* DIRECTIVE *
Give the count of lines containing the string "this", with no other output.
--- BEGIN DATA SUPPLIED ---
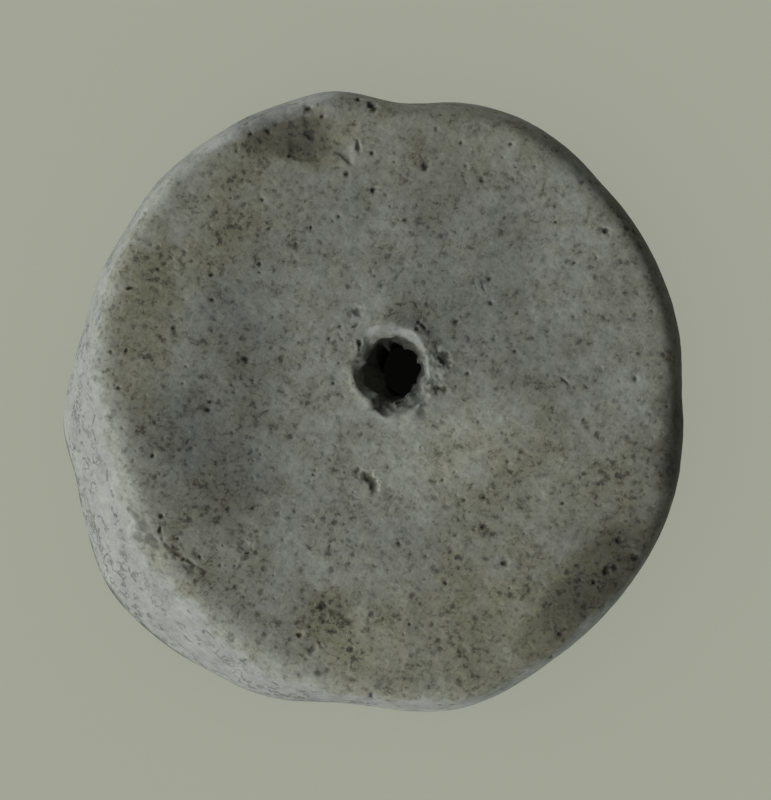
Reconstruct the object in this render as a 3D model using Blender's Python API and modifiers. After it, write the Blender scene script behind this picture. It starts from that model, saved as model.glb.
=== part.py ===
--- END DATA SUPPLIED ---
--- BEGIN DATA SUPPLIED ---
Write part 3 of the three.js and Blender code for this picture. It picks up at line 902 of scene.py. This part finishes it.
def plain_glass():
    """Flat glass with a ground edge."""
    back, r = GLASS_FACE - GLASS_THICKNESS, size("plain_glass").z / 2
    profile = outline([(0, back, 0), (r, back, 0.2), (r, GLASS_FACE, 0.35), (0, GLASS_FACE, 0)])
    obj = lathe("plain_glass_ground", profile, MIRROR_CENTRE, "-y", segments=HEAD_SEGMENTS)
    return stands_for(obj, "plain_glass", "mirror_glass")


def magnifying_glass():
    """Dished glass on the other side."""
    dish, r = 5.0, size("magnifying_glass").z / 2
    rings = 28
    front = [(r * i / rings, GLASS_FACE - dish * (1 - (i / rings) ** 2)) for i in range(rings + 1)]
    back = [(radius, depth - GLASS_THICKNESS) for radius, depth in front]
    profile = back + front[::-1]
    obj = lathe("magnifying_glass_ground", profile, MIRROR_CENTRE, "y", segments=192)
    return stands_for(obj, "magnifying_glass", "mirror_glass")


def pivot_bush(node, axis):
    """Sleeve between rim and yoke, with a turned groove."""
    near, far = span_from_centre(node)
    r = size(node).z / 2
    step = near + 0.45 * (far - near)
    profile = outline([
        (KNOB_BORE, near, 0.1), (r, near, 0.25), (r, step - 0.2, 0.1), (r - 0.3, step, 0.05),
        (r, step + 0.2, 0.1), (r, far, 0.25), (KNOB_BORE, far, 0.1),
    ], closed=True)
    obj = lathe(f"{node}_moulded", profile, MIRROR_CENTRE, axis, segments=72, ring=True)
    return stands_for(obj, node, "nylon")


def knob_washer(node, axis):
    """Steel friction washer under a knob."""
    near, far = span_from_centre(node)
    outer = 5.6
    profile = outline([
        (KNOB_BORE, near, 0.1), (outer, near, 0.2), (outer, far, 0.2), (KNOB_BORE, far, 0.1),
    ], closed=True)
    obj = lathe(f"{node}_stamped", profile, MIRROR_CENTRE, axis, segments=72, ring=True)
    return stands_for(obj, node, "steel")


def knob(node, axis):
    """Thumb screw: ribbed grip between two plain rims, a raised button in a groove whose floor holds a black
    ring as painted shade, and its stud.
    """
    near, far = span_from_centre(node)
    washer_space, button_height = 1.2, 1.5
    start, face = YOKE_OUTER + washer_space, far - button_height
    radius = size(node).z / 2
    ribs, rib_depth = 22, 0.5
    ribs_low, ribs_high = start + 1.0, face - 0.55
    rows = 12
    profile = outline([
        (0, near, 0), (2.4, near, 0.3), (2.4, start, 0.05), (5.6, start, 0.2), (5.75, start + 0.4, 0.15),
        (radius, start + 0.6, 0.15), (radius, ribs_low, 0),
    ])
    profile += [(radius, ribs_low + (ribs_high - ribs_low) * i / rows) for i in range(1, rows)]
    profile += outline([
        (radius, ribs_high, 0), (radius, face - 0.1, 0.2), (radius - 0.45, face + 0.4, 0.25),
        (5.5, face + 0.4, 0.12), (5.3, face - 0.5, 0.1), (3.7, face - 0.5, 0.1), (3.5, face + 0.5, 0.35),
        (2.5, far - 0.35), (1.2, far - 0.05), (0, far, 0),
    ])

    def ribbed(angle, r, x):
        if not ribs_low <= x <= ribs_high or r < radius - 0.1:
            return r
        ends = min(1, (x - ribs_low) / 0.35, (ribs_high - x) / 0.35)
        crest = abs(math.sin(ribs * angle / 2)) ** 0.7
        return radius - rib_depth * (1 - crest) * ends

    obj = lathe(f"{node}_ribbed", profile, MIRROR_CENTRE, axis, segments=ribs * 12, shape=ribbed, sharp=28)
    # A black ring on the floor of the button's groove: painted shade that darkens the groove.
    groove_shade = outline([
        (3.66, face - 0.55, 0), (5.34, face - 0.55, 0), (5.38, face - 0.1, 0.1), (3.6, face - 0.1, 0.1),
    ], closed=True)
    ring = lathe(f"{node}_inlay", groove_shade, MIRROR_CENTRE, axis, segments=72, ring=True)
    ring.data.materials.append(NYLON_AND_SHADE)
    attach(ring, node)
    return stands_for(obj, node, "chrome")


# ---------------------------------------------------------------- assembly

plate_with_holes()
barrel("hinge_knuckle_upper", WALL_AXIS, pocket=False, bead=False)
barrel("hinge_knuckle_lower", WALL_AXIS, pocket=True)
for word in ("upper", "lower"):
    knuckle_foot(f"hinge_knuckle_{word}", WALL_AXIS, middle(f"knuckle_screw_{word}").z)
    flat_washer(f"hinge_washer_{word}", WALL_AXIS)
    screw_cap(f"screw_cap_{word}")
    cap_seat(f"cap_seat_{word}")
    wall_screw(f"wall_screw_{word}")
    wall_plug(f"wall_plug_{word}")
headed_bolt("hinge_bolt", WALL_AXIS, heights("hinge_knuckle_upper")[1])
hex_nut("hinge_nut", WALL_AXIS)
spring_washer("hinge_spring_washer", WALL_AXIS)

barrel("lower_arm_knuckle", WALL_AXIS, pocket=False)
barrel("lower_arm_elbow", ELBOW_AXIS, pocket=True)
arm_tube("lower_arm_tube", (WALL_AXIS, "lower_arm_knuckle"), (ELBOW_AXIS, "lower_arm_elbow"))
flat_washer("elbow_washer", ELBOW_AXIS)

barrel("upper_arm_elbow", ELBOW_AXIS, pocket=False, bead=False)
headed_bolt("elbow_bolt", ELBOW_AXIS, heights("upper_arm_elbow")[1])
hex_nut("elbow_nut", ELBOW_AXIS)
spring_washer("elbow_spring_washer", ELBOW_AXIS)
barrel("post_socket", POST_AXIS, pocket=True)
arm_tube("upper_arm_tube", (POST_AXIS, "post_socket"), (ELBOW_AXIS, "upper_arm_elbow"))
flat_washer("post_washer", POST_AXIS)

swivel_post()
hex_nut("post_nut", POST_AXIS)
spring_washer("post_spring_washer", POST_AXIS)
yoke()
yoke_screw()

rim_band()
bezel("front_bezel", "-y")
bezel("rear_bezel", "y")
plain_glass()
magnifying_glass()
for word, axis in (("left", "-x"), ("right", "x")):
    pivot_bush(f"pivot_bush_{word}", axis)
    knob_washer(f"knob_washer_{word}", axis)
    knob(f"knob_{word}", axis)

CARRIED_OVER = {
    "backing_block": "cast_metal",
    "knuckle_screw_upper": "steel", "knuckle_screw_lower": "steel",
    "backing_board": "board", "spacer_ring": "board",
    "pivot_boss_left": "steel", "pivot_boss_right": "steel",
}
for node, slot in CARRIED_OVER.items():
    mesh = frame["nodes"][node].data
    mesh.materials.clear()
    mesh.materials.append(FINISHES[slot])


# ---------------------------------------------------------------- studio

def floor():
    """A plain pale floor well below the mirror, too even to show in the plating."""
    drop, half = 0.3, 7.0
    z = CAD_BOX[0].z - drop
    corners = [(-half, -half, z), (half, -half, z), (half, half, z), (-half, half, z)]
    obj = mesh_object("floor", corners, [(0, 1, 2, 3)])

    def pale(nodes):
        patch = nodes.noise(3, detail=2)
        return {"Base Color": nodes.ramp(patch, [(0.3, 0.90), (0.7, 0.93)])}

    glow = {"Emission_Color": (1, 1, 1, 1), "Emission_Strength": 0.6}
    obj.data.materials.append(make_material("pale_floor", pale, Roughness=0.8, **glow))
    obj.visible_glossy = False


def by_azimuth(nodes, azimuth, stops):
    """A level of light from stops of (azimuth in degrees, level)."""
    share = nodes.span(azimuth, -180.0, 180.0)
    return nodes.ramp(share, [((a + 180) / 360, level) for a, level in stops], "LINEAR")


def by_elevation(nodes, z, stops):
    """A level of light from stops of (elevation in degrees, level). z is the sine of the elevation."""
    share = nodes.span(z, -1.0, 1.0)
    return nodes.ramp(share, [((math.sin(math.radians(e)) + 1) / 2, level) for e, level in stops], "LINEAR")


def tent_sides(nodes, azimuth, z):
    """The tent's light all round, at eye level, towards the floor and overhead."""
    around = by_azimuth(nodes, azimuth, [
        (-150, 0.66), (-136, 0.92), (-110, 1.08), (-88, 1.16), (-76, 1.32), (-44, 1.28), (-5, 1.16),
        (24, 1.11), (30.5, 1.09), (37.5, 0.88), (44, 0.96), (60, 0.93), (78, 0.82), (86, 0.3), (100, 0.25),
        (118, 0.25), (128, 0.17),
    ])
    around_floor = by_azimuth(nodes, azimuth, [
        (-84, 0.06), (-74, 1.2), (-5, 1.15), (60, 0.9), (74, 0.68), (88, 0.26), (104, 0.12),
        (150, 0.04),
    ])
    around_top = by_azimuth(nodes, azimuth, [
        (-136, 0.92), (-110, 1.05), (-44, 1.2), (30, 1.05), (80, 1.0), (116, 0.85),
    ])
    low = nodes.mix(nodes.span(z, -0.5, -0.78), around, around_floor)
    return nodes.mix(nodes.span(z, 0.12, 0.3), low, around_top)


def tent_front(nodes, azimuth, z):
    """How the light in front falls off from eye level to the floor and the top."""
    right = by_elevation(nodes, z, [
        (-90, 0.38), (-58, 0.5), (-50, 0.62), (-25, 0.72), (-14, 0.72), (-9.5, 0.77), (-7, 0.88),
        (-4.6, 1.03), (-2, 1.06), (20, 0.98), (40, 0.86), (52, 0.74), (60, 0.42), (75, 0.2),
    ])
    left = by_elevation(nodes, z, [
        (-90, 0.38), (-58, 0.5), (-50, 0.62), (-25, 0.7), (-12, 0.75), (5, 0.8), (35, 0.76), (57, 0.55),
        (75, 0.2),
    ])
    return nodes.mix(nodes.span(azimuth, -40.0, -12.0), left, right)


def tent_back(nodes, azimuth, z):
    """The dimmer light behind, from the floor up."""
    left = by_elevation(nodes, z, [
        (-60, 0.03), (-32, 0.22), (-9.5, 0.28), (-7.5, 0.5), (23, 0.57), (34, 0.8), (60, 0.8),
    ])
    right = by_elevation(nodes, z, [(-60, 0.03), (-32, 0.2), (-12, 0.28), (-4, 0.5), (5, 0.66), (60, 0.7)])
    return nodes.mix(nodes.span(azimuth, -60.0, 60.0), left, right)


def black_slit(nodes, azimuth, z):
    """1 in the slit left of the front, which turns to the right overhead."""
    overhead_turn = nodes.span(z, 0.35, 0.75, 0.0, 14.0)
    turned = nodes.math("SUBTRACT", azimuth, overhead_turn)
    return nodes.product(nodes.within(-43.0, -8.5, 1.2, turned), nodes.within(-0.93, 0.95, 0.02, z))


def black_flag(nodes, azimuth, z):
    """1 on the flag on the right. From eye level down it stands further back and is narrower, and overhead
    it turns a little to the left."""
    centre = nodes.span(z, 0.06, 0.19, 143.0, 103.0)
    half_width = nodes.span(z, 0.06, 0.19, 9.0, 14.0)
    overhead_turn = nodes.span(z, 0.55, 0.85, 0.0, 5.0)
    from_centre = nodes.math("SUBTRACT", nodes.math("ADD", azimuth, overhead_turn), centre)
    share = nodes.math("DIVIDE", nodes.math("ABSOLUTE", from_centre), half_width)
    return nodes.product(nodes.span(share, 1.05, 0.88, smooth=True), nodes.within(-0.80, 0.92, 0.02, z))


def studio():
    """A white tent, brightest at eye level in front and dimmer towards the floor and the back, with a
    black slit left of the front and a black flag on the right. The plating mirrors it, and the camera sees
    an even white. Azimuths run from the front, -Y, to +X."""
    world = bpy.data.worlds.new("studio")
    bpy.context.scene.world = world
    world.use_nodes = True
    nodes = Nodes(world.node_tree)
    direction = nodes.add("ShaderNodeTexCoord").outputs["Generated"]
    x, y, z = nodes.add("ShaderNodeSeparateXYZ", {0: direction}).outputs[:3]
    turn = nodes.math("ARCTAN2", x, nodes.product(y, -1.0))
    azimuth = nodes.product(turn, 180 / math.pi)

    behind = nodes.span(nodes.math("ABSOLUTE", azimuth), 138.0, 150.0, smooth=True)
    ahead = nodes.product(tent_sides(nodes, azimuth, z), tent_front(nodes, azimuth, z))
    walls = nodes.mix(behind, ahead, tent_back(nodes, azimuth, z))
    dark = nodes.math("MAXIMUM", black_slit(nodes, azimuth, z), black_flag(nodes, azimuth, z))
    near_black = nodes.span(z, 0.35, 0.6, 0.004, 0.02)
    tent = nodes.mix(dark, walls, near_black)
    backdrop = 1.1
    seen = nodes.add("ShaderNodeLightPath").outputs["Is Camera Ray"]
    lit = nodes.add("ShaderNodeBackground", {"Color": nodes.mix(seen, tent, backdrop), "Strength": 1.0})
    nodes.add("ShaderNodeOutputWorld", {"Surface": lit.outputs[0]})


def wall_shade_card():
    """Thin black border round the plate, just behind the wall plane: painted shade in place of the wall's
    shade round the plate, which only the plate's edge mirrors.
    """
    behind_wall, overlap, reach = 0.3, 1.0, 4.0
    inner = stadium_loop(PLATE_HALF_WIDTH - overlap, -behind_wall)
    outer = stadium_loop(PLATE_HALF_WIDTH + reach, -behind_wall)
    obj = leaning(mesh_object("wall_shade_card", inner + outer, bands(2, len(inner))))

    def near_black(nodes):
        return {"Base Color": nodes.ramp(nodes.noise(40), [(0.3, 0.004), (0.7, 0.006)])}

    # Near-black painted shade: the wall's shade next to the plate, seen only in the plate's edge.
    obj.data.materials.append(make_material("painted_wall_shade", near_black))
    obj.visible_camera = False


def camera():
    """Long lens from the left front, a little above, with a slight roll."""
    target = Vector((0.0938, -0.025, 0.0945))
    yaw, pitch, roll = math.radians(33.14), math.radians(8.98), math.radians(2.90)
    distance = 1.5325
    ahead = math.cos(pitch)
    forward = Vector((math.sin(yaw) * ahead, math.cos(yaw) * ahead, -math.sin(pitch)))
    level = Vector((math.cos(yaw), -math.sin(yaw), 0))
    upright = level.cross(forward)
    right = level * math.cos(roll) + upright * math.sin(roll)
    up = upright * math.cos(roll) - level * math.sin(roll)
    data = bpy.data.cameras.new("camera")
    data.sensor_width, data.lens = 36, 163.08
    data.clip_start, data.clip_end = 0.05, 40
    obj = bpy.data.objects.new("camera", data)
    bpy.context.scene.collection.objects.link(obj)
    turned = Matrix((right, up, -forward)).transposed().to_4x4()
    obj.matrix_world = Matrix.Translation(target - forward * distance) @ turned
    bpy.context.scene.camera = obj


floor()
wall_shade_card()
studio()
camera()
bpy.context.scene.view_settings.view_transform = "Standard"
--- END DATA SUPPLIED ---
* EXERCISE OUTPUT *
2